Darwin claimed that only the fittest survive extinction. The others are obliviously chewing grass, not looking for the new dinosaurs with huge teeth and appetites and enjoying the cool fall weather wondering if the leaves would turn bright colors and whether the creek on the back of my property would be ideal for a plein air painting or if it would be too cold or far from the warm coziness of my studio in the woods. Yikes, I am headed for the chipper for sure. All around me are the signs that spell out: “you cannot survive without competitive social networking and a full array of electronic communication skills.” It’s like being caught in a Star Trek movie wearing your own clothes. No uniform, no phaser, you’re doomed.

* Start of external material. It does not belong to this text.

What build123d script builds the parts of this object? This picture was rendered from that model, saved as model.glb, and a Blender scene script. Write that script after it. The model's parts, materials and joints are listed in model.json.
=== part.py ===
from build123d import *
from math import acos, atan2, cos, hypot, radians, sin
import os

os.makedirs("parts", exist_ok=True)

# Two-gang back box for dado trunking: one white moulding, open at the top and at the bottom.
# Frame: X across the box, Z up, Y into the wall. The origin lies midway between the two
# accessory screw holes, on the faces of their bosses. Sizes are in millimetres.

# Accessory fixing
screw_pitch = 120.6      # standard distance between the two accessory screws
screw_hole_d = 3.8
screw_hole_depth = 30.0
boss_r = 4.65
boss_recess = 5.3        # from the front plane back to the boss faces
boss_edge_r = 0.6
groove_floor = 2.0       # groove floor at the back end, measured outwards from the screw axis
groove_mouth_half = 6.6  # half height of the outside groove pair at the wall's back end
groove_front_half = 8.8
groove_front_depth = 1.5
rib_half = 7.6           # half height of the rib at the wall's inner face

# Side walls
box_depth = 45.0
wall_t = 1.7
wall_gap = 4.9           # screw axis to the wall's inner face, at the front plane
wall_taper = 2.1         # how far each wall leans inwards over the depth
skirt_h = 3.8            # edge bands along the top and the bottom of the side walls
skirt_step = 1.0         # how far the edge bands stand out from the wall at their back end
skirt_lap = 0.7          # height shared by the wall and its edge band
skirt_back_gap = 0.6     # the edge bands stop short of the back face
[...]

As the Skype episode woke me up to the dangers of extinction, it occurs to me that this shift in the time-space continuum is not science fiction. It’s not even an option. It’s really Darwin’s theory at work. As an artist and businessman, I understand the need to be competitive and preferably in front of the trends. But social media has changed all known parameters. The rules have been chewed up by the dinos with big strong electronic teeth.

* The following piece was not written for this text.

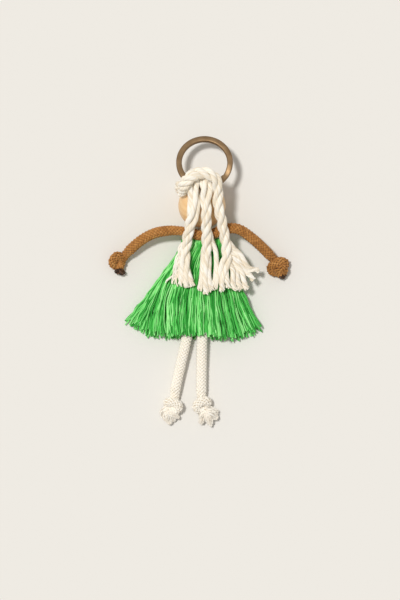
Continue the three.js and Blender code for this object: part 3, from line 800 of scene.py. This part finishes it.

My company just hired an expert to put some rocket fuel into our electronic presence. We now have our websites linked to Facebook and Twitter. We post news bytes daily. We have an iPhone app. And we went from a handful of pen pals to thousands of “followers” within a week. If you are an artist (and want to survive), you need a Facebook page.
I know, I know, it’s invasive and you’ll never really be able to control it any more than finding enough stamps to mail a letter (oops, throwback). But you must have online presence for people to find you and your artwork. If you don’t like Facebook, then use MySpace or any of the others. Amazingly, people want to find you and comment on your artwork. Clearly these people are living in electronic caves, adapting to the new world order by sharpening their electronic skills and you don’t want to mess with them.
So put your artwork up, send “friend requests” to people you haven’t seen or heard from in years because they have multiplied behind your back like electronic bunnies. You can rediscover a long lost friend and maybe make a sale in the process. Even relics like me can be seen posting on a wall or tweeting a message now. Take that, Darwin!